[Data entries]
-- Start --

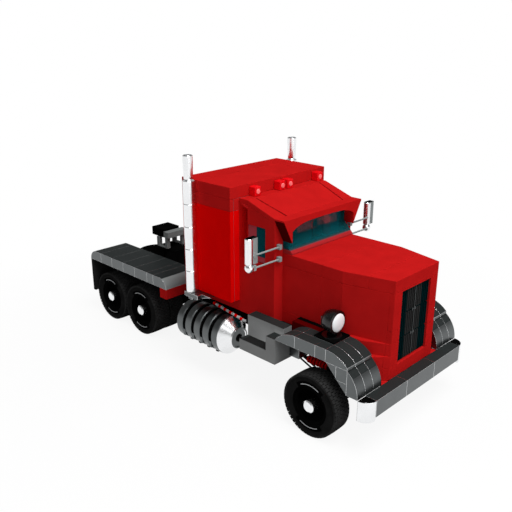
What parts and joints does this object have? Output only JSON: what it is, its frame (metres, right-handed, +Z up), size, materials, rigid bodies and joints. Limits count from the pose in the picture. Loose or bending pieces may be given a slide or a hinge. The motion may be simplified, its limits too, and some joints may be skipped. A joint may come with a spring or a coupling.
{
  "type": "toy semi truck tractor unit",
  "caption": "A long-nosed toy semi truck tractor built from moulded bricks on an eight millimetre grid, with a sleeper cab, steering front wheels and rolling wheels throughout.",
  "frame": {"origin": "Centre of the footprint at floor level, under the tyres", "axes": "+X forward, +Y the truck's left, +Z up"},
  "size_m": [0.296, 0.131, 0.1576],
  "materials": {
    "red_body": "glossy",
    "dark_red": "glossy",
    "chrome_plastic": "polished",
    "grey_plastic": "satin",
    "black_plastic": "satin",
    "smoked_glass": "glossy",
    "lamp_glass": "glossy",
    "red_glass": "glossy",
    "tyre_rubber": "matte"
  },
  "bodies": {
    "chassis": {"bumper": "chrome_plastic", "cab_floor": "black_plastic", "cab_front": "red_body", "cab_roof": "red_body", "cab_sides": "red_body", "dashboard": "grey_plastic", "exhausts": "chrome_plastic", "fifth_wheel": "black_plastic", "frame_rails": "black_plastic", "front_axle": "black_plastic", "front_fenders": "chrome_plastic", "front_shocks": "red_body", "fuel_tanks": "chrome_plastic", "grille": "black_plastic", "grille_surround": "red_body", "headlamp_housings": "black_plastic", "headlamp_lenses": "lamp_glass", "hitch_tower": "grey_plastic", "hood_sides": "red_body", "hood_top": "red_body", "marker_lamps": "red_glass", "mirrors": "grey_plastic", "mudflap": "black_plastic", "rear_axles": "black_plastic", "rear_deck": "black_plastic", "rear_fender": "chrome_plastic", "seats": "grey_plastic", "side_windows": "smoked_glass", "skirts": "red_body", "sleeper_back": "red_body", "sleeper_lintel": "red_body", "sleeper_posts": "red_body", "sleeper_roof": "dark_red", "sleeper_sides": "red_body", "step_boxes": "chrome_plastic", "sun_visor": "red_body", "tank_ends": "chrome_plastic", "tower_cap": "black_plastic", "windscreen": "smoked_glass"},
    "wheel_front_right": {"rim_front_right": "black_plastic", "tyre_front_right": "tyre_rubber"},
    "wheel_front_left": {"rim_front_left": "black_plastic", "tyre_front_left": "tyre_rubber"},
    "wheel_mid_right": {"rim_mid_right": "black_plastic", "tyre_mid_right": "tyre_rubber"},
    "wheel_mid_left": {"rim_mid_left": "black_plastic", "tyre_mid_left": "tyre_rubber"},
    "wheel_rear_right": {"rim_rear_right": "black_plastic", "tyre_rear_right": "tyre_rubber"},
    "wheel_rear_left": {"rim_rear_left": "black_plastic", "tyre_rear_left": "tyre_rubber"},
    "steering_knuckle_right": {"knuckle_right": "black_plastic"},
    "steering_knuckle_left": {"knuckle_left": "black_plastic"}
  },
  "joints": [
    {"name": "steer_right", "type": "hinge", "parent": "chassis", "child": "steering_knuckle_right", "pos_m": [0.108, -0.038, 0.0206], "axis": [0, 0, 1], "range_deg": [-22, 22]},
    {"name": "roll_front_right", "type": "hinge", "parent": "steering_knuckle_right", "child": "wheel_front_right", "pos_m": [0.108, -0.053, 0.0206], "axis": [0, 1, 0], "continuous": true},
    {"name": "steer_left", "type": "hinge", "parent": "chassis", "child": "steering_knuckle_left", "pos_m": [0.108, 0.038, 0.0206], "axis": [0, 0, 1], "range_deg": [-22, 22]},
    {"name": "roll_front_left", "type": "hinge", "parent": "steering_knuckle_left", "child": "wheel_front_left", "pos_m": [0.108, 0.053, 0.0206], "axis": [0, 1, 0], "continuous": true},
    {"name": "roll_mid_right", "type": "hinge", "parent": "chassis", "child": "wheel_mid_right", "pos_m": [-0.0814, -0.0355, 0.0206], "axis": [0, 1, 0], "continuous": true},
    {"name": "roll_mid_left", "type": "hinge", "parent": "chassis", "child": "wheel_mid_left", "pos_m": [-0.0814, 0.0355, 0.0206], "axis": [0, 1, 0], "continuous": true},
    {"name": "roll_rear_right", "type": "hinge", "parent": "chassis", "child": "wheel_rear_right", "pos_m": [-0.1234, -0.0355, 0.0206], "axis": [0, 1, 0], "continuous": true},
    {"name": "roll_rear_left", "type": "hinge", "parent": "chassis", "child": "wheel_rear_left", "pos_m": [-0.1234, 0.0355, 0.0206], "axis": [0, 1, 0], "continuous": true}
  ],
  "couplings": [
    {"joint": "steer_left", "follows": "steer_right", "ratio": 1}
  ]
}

-- End --
-- Start --

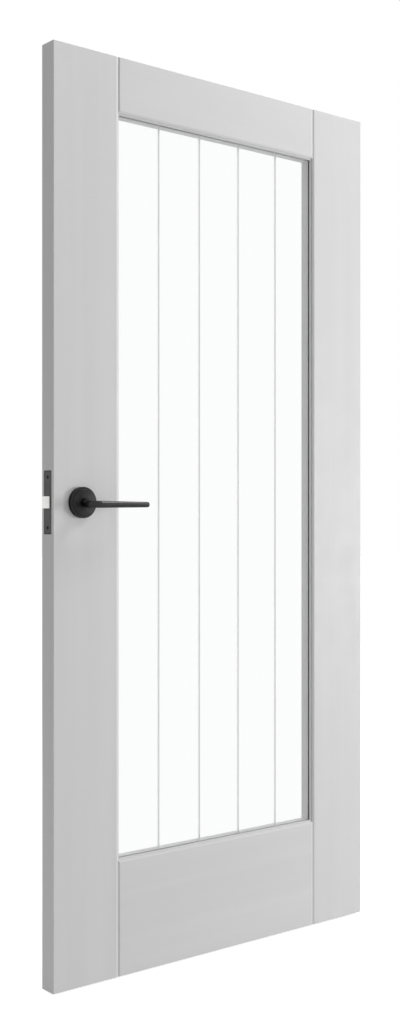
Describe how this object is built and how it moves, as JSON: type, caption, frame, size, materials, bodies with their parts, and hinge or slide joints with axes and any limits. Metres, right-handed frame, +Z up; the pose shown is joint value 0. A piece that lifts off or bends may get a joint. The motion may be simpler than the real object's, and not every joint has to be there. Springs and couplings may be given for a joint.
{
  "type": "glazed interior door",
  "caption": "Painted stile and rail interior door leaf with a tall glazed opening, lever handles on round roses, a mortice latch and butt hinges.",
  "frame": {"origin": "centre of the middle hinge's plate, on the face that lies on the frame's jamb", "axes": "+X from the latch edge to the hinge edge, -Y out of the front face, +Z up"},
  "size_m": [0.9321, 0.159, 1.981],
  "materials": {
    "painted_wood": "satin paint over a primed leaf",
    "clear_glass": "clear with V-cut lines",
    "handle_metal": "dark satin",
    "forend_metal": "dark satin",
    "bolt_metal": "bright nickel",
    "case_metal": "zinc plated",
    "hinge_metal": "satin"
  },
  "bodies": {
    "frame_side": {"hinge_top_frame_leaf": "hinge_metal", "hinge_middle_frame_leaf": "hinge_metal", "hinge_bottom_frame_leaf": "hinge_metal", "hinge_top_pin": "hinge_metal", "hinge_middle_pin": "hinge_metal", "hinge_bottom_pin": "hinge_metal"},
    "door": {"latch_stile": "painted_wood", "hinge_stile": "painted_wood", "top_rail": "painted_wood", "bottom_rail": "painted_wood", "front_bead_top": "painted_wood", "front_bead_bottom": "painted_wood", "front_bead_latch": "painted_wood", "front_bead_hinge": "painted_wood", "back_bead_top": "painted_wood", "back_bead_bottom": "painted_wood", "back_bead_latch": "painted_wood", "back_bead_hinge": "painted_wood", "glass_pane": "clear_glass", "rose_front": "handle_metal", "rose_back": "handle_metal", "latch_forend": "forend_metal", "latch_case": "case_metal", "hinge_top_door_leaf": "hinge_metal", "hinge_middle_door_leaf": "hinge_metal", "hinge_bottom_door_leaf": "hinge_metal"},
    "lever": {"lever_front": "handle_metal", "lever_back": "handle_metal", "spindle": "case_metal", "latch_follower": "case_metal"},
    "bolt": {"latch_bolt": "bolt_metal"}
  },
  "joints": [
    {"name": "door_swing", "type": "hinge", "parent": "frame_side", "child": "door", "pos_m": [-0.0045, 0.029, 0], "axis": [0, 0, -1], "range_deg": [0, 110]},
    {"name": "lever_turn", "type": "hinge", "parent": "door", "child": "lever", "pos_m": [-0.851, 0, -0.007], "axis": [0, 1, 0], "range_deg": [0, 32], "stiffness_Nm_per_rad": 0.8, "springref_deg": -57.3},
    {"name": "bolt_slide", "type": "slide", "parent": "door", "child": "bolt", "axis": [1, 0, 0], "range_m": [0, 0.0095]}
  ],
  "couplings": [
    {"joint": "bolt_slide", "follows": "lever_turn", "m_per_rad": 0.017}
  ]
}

-- End --
-- Start --

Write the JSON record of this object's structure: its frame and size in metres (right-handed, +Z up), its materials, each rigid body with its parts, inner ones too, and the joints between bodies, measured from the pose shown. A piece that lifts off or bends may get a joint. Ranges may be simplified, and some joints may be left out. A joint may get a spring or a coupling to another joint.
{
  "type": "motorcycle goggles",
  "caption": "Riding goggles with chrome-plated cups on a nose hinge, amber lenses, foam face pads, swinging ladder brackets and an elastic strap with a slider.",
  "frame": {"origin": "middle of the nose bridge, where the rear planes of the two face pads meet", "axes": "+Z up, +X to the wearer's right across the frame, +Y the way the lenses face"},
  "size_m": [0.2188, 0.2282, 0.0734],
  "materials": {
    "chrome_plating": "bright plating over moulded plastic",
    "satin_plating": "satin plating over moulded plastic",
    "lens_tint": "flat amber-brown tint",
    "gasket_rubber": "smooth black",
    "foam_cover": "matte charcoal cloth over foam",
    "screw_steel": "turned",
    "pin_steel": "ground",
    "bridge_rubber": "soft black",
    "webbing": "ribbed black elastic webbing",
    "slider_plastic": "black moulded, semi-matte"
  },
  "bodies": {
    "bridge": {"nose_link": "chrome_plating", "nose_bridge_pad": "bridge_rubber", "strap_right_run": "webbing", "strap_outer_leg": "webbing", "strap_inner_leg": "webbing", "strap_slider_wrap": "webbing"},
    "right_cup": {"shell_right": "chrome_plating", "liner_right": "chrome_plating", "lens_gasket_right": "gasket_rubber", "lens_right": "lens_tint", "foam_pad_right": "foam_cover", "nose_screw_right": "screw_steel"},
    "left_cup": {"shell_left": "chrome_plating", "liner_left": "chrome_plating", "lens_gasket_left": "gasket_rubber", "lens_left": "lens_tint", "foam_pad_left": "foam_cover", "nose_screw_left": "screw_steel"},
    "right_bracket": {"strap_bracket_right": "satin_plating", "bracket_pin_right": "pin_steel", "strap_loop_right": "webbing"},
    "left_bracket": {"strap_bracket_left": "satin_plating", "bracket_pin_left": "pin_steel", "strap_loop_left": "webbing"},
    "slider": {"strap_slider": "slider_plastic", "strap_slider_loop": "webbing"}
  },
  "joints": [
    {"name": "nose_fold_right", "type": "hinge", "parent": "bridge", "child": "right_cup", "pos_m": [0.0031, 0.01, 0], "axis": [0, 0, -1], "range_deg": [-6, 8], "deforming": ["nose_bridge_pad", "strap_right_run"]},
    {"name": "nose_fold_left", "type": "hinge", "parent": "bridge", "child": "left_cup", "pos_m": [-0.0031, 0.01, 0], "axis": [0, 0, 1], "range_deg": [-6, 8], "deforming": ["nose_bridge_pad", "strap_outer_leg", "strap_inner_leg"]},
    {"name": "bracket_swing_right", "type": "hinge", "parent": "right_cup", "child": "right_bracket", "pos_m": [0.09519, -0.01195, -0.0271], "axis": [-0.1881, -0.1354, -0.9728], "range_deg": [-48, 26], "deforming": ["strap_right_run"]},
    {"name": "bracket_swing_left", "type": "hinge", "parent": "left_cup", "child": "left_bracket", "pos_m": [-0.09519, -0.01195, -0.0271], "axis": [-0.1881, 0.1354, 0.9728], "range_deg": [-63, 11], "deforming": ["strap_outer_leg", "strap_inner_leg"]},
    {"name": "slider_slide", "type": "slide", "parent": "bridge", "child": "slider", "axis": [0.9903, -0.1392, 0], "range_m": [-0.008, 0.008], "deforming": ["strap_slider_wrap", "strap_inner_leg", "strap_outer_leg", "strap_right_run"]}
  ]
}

-- End --

Collect every line with the string "that" from the records, and copy each.

> [SOLVED EXERCISE]
Describe how this object is built and how it moves, as JSON: type, caption, frame, size, materials, bodies with their parts, and hinge or slide joints with axes and any limits. Metres, right-handed frame, +Z up; the pose shown is joint value 0. A piece that lifts off or bends may get a joint. The motion may be simpler than the real object's, and not every joint has to be there. Springs and couplings may be given for a joint.
  "frame": {"origin": "centre of the middle hinge's plate, on the face that lies on the frame's jamb", "axes": "+X from the latch edge to the hinge edge, -Y out of the front face, +Z up"},
Write the JSON record of this object's structure: its frame and size in metres (right-handed, +Z up), its materials, each rigid body with its parts, inner ones too, and the joints between bodies, measured from the pose shown. A piece that lifts off or bends may get a joint. Ranges may be simplified, and some joints may be left out. A joint may get a spring or a coupling to another joint.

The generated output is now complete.